We had a great deal of success my first year. The boys won both the 7th and 8th grade division of the conference championships, and I even had a 4×400 relay team finish 4th at the 2A state track meet! Not bad considering we lost our heat to Cahokia and a Bloomington team with Cary Lockart on the anchor.
The next year Coach K and I worked even closer together. We began to plan workouts together and implemented Tony Holler’s Feed the Cats system at both levels. The results? Both high school and junior high teams qualified one of their largest groups ever. The Program was on the rise.
Fast forward and where are we now? Last spring our 8th grade boys won their first sectional title, and our high school team repeated as sectional champs. Our high school team competes tomorrow at the Charleston Indoor Meet with eleven former junior high state qualifiers going. Every member of our high school team competed in junior high track, and we have 54 boys out for junior high (7th and 8th grade combined school enrollment of 153.)
I meet our junior high athletes at the middle school located next to the high school and send them out to the track. They start their warm up and I meet the high school sprint crew on the track. The high school will begin their workout and with the help of our high school girls Coach Jason Palmer, we record their times or distances depending on what we are doing. My junior high team does nearly the same workouts, but on different days of the week depending on meets. My distance runners will warm-up and then all meet Coach Kramer at the school for him to handout the workouts for the day. This bleed over in workouts is amazingly helpful; as I have junior and senior boys whose progression I can track from 6th and 7th grade.

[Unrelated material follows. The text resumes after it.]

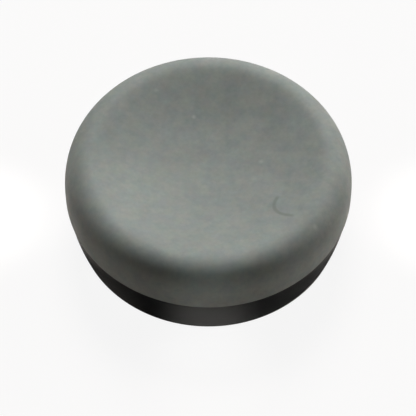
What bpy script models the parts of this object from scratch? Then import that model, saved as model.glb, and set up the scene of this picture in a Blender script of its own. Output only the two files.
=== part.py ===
"""Thumbstick cap for the slide pad of a handheld game console.

Two moulded pieces. The thumb grip is a soft grey moulding with a dished top and
a rounded rim. The stick base is a black plastic moulding: its plug and ledge
carry the grip, its skirt is the dark band that shows below the grip, and the
square socket under it pushes onto the post of the stick.

Metres, +Z up. The origin is the centre of the foot ring that the cap stands on.
"""

import math

import bmesh
import bpy
from mathutils import Matrix, Vector

# Thumb grip
GRIP_DIAMETER = 0.0170  # at its widest
GRIP_HEIGHT = 0.00284  # from its lower edge to the crest of the rim
GRIP_WIDEST_HEIGHT = 0.0006  # above the lower edge
GRIP_DRAW_IN = 0.00003  # the lower edge's radius is this much less than the widest
GRIP_EDGE_ROUND = 0.00010
SHOULDER_WIDTH = 0.00147  # from the crest of the rim out to the widest radius
DISH_DEPTH = 0.00122  # below the crest
RIM_ROLL = 20  # the higher, the tighter the dish rolls over into the crest
GRIP_SIDE_WALL = 0.00085  # beside the plug of the base
GRIP_TOP_WALL = 0.0009  # between the middle of the dish and the plug

# Stick base
BASE_HEIGHT = 0.00304  # from the foot ring to the ledge
LEDGE_INSET = 0.00008  # the ledge's radius is this much less than the grip's lower edge
SKIRT_TAPER = 0.00051  # the foot's radius is this much less than the ledge's
SKIRT_BULGE = 0.00009
SKIRT_WALL = 0.0011  # at the foot
FOOT_ROUND = 0.00015
DECK_THICKNESS = 0.0009
PLUG_CHAMFER = 0.00015

# Socket under the base
SOCKET_WIDTH = 0.0038
SOCKET_FLOOR_THICKNESS = 0.00086
SOCKET_LEAD_IN = 0.00030
BOSS_RIM = 0.00018  # left outside the corners of the lead-in
BOSS_FOOT_HEIGHT = 0.00035  # above the foot ring
BOSS_SLOT_WIDTH = 0.0008
BOSS_SLOT_DEPTH = 0.0018
RIB_COUNT = 4
RIB_THICKNESS = 0.0008
RIB_FOOT_HEIGHT = 0.0008  # above the foot ring

# Between the two pieces, on every face
FIT_GAP = 0.00005

# Fineness of the turned surfaces
TURN_STEPS = 72
DISH_STEPS = 9
ROLL_STEPS = 5
ROLL_SHARE = 0.14  # of the crest's radius, where the dish's points lie closer together
SHOULDER_STEPS = 9
SIDE_STEPS = 4
ROUND_STEPS = 3
SKIRT_STEPS = 6

MERGE_DISTANCE = 0.00001
CUT_MARGIN = 0.0005
SHARP_ANGLE = math.radians(30)

# Radii that follow from the sizes above
GRIP_RADIUS = GRIP_DIAMETER / 2
CREST_RADIUS = GRIP_RADIUS - SHOULDER_WIDTH
EDGE_RADIUS = GRIP_RADIUS - GRIP_DRAW_IN
RECESS_RADIUS = EDGE_RADIUS - GRIP_SIDE_WALL
PLUG_RADIUS = RECESS_RADIUS - FIT_GAP
LEDGE_RADIUS = EDGE_RADIUS - LEDGE_INSET
FOOT_RADIUS = LEDGE_RADIUS - SKIRT_TAPER
HOLLOW_RADIUS = FOOT_RADIUS - SKIRT_WALL
SOCKET_CORNER_RADIUS = SOCKET_WIDTH / math.sqrt(2)
BOSS_RADIUS = SOCKET_CORNER_RADIUS + SOCKET_LEAD_IN * math.sqrt(2) + BOSS_RIM

# Heights above the foot ring that follow from the sizes above
LEDGE_LEVEL = BASE_HEIGHT
GRIP_LEVEL = LEDGE_LEVEL + FIT_GAP
WIDEST_LEVEL = GRIP_LEVEL + GRIP_WIDEST_HEIGHT
CREST_LEVEL = GRIP_LEVEL + GRIP_HEIGHT
DISH_LEVEL = CREST_LEVEL - DISH_DEPTH
RECESS_LEVEL = DISH_LEVEL - GRIP_TOP_WALL
PLUG_LEVEL = RECESS_LEVEL - FIT_GAP
DECK_LEVEL = PLUG_LEVEL - DECK_THICKNESS
SOCKET_FLOOR_LEVEL = PLUG_LEVEL - SOCKET_FLOOR_THICKNESS


def clear_scene():
    for old in list(bpy.data.objects):
        bpy.data.objects.remove(old, do_unlink=True)


def new_collection(name, hidden=False):
    collection = bpy.data.collections.new(name)
    bpy.context.scene.collection.children.link(collection)
    collection.hide_render = hidden
    return collection


def new_material(name, colour, roughness, metallic=0.0):
    material = bpy.data.materials.new(name)
    material.use_nodes = True
    shader = material.node_tree.nodes["Principled BSDF"]
    shader.inputs["Base Color"].default_value = (*colour, 1.0)
    shader.inputs["Roughness"].default_value = roughness
    shader.inputs["Metallic"].default_value = metallic
    return material


def arc(centre, radius, start_deg, end_deg, steps):
    """Points (r, z) of an arc, both ends included. An angle of 90 degrees is +Z."""
    points = []
    for step in range(steps + 1):
        angle = math.radians(start_deg + (end_deg - start_deg) * step / steps)
        points.append(
            (centre[0] + radius * math.cos(angle), centre[1] + radius * math.sin(angle))
        )
    return points


def dish_height(radius):
    """Height of the dish: a paraboloid that rolls over into the level crest."""
    x = radius / CREST_RADIUS
    rise = x**2 / 2 - x ** (RIM_ROLL + 2) / (RIM_ROLL + 2)
    full_rise = 1 / 2 - 1 / (RIM_ROLL + 2)
    return DISH_LEVEL + DISH_DEPTH * rise / full_rise


def grip_profile():
    """Half section of the grip, from the middle of the dish round to the middle of the recess."""
    roll_start = (1 - ROLL_SHARE) * CREST_RADIUS
    dish = [roll_start * step / DISH_STEPS for step in range(DISH_STEPS)]
    roll = [
        roll_start + (CREST_RADIUS - roll_start) * step / ROLL_STEPS
        for step in range(ROLL_STEPS)
    ]
    points = [(radius, dish_height(radius)) for radius in dish + roll]

    shoulder_width = GRIP_RADIUS - CREST_RADIUS
    shoulder_height = CREST_LEVEL - WIDEST_LEVEL
    for step in range(SHOULDER_STEPS + 1):
        angle = math.radians(90 - 90 * step / SHOULDER_STEPS)
        points.append(
            (
                CREST_RADIUS + shoulder_width * math.cos(angle),
                WIDEST_LEVEL + shoulder_height * math.sin(angle),
            )
        )

    side_end = GRIP_LEVEL + GRIP_EDGE_ROUND
    for step in range(1, SIDE_STEPS):
        share = step / SIDE_STEPS
        level = WIDEST_LEVEL + (side_end - WIDEST_LEVEL) * share
        points.append((GRIP_RADIUS - GRIP_DRAW_IN * share**2, level))
    edge_centre = (EDGE_RADIUS - GRIP_EDGE_ROUND, side_end)
    points += arc(edge_centre, GRIP_EDGE_ROUND, 0, -90, ROUND_STEPS)

    points += [
        (RECESS_RADIUS, GRIP_LEVEL),
        (RECESS_RADIUS, RECESS_LEVEL - PLUG_CHAMFER),
        (RECESS_RADIUS - PLUG_CHAMFER, RECESS_LEVEL),
        (0.0, RECESS_LEVEL),
    ]
    return points


def skirt_radius(level):
    """Radius of the skirt's slightly bulged outer face at a height above the foot ring."""
    share = level / LEDGE_LEVEL
    straight = FOOT_RADIUS + (LEDGE_RADIUS - FOOT_RADIUS) * share
    return straight + SKIRT_BULGE * 4 * share * (1 - share)


def base_profile():
    """Half section of the base with a solid boss, from the middle of the plug's top round to the boss."""
    points = [
        (0.0, PLUG_LEVEL),
        (PLUG_RADIUS - PLUG_CHAMFER, PLUG_LEVEL),
        (PLUG_RADIUS, PLUG_LEVEL - PLUG_CHAMFER),
        (PLUG_RADIUS, LEDGE_LEVEL),
    ]
    for step in range(SKIRT_STEPS):
        level = LEDGE_LEVEL + (FOOT_ROUND - LEDGE_LEVEL) * step / SKIRT_STEPS
        points.append((skirt_radius(level), level))
    foot_centre = (skirt_radius(FOOT_ROUND) - FOOT_ROUND, FOOT_ROUND)
    points += arc(foot_centre, FOOT_ROUND, 0, -90, ROUND_STEPS)

    points += [
        (HOLLOW_RADIUS, 0.0),
        (HOLLOW_RADIUS, DECK_LEVEL),
        (BOSS_RADIUS, DECK_LEVEL),
        (BOSS_RADIUS, BOSS_FOOT_HEIGHT),
        (0.0, BOSS_FOOT_HEIGHT),
    ]
    return points


def turned(name, profile, collection):
    """An object whose half section is spun round Z with a Screw modifier."""
    mesh = bpy.data.meshes.new(name)
    corners = [(radius, 0.0, level) for radius, level in profile]
    edges = [(i, i + 1) for i in range(len(corners) - 1)]
    mesh.from_pydata(corners, edges, [])
    obj = bpy.data.objects.new(name, mesh)
    collection.objects.link(obj)
    screw = obj.modifiers.new("turn", "SCREW")
    screw.axis = "Z"
    screw.angle = math.tau
    screw.steps = TURN_STEPS
    screw.render_steps = TURN_STEPS
    screw.use_merge_vertices = True
    screw.merge_threshold = MERGE_DISTANCE
    return obj


def box(name, size, centre, collection, turn=0.0):
    """A box of this size, its centre placed and then turned about Z."""
    mesh = bpy.data.meshes.new(name)
    shape = bmesh.new()
    bmesh.ops.create_cube(shape, size=1.0)
    bmesh.ops.scale(shape, vec=Vector(size), verts=shape.verts)
    bmesh.ops.translate(shape, vec=Vector(centre), verts=shape.verts)
    bmesh.ops.rotate(shape, cent=(0, 0, 0), matrix=Matrix.Rotation(turn, 3, "Z"), verts=shape.verts)
    shape.to_mesh(mesh)
    shape.free()
    obj = bpy.data.objects.new(name, mesh)
    collection.objects.link(obj)
    return obj


def lead_in_cutter(collection):
    """A square funnel that chamfers the mouth of the socket."""
    mouth = SOCKET_WIDTH / 2 + SOCKET_LEAD_IN + CUT_MARGIN
    tip = SOCKET_WIDTH / 2
    height = SOCKET_LEAD_IN + CUT_MARGIN
    mesh = bpy.data.meshes.new("lead_in_cutter")
    shape = bmesh.new()
    bmesh.ops.create_cone(
        shape,
        cap_ends=True,
        segments=4,
        radius1=mouth * math.sqrt(2),
        radius2=tip * math.sqrt(2),
        depth=height,
    )
    bmesh.ops.rotate(
        shape, cent=(0, 0, 0), matrix=Matrix.Rotation(math.pi / 4, 3, "Z"), verts=shape.verts
    )
    level = BOSS_FOOT_HEIGHT - CUT_MARGIN + height / 2
    bmesh.ops.translate(shape, vec=(0, 0, level), verts=shape.verts)
    shape.to_mesh(mesh)
    shape.free()
    obj = bpy.data.objects.new("lead_in_cutter", mesh)
    collection.objects.link(obj)
    return obj


def socket_cutter(collection):
    """The square hole that takes the post."""
    bottom = BOSS_FOOT_HEIGHT - CUT_MARGIN
    size = (SOCKET_WIDTH, SOCKET_WIDTH, SOCKET_FLOOR_LEVEL - bottom)
    centre = (0, 0, (SOCKET_FLOOR_LEVEL + bottom) / 2)
    return box("socket_cutter", size, centre, collection)


def slot_cutter(collection):
    """One long box that splits the boss on both sides, so that it can grip the post."""
    bottom = BOSS_FOOT_HEIGHT - CUT_MARGIN
    top = BOSS_FOOT_HEIGHT + BOSS_SLOT_DEPTH
    size = (2 * (BOSS_RADIUS + CUT_MARGIN), BOSS_SLOT_WIDTH, top - bottom)
    return box("slot_cutter", size, (0, 0, (top + bottom) / 2), collection)


def rib_blanks(collection):
    """Radial ribs from inside the boss to inside the skirt, sunk into both and into the deck."""
    inner = (SOCKET_CORNER_RADIUS + BOSS_RADIUS) / 2
    outer = HOLLOW_RADIUS + SKIRT_WALL / 2
    top = DECK_LEVEL + DECK_THICKNESS / 2
    size = (outer - inner, RIB_THICKNESS, top - RIB_FOOT_HEIGHT)
    centre = ((outer + inner) / 2, 0, (top + RIB_FOOT_HEIGHT) / 2)
    first_turn = math.pi / RIB_COUNT
    return [
        box(f"rib_{i + 1}", size, centre, collection, first_turn + math.tau * i / RIB_COUNT)
        for i in range(RIB_COUNT)
    ]


def apply_boolean(obj, other, operation):
    modifier = obj.modifiers.new(f"{operation.lower()}_{other.name}", "BOOLEAN")
    modifier.operation = operation
    modifier.object = other
    other.hide_render = True
    other.display_type = "WIRE"


def finish(obj, material):
    """Turns the modifiers into the object's own mesh, shades it and gives it its material."""
    graph = bpy.context.evaluated_depsgraph_get()
    mesh = bpy.data.meshes.new_from_object(obj.evaluated_get(graph))
    mesh.name = obj.name
    mesh.shade_smooth()
    mesh.set_sharp_from_angle(angle=SHARP_ANGLE)
    mesh.materials.clear()
    mesh.materials.append(material)
    obj.modifiers.clear()
    obj.data = mesh


def make_thumb_grip(collection, material):
    grip = turned("thumb_grip", grip_profile(), collection)
    finish(grip, material)
    return grip


def make_stick_base(collection, helpers, material):
    base = turned("stick_base", base_profile(), collection)
    for rib in rib_blanks(helpers):
        apply_boolean(base, rib, "UNION")
    for cutter in (socket_cutter(helpers), lead_in_cutter(helpers), slot_cutter(helpers)):
        apply_boolean(base, cutter, "DIFFERENCE")
    finish(base, material)
    return base


def main():
    clear_scene()
    parts = new_collection("thumbstick_cap")
    helpers = new_collection("cutters_and_blanks", hidden=True)
    grey_elastomer = new_material("grey_elastomer", (0.254, 0.275, 0.250), 0.60)
    black_plastic = new_material("black_plastic", (0.012, 0.012, 0.013), 0.35)
    make_thumb_grip(parts, grey_elastomer)
    make_stick_base(parts, helpers, black_plastic)


main()
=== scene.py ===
"""Looks of the thumbstick cap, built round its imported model.

Two finished pieces stand for the two solids: a soft grey thumb grip, turned by
Geometry Nodes from its sizes, and a black base with its ribs and socket. The
rest is the studio: a pale floor, soft lamps and the camera.

Metres, +Z up. The origin is the centre of the foot ring that the cap stands on.
"""

import math

import bmesh
import bpy
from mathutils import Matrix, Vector


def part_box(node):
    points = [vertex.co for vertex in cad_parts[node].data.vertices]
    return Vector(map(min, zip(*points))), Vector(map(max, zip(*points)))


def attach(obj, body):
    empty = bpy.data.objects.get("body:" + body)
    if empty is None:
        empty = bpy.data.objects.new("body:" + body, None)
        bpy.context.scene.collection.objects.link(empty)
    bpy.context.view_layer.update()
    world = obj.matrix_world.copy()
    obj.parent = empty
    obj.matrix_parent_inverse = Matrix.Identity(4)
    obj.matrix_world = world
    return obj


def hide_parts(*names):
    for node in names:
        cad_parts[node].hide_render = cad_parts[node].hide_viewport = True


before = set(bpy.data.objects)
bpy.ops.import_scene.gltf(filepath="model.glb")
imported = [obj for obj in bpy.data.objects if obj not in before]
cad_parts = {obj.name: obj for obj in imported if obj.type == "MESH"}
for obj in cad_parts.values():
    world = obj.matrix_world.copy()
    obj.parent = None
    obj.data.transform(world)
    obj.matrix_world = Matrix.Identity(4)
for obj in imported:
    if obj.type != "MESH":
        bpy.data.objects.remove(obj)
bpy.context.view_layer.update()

MM = 0.001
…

After that’s all done depending on the day we will do field event work; this is one of my favorite parts of The Program. As they all work together the high schoolers will often have to demonstrate and teach technique to the junior high athletes. This both makes it easier for me as a coach, and also re-enforces ideas to our high school athletes. Our junior hurdler isn’t afraid to teach proper trail leg mechanics to our 6th graders. Our senior state finalist shot putter can demonstrate proper release points to our young shot putters in a way I never could. The high schoolers also love the big brother nature of the relationship (and in some cases they ARE the big brothers).
Communication has been the key throughout all of this. Coach Kramer is one of my best friends and a fantastic mentor. I speak with him daily, and he answers any questions I may have. Conversely I’ve received training in Reflexive Performance Reset and run the weight room for his high school team. It is a give and take relationship, with both of us coming out winners. I attend most high school meets, performing RPR and helping where I can. Coach Kramer is the meet director at all of our junior high home meets.
I encourage you if you’re reading this to work on your inter-coaching communication. This can apply if your a head coach, assistant, or junior high coach. There are programs that have it figured out. I know 2A Tolono Unity is a very close program. I’ve never spoken to the Edwardsville coaching staff, but from the outside that looks like a program doing it right.
I want to take this last bit to thank ITCCCA for allowing me this platform to speak and for bringing coaches together. I have gotten/stolen so many ideas from the ITCCCA blogs I feel I have to pay it forward. It’s easy to feel like you’re on an island as a track coach sometimes, but ITCCCA has allowed us to come together and encourage, teach, and help one another.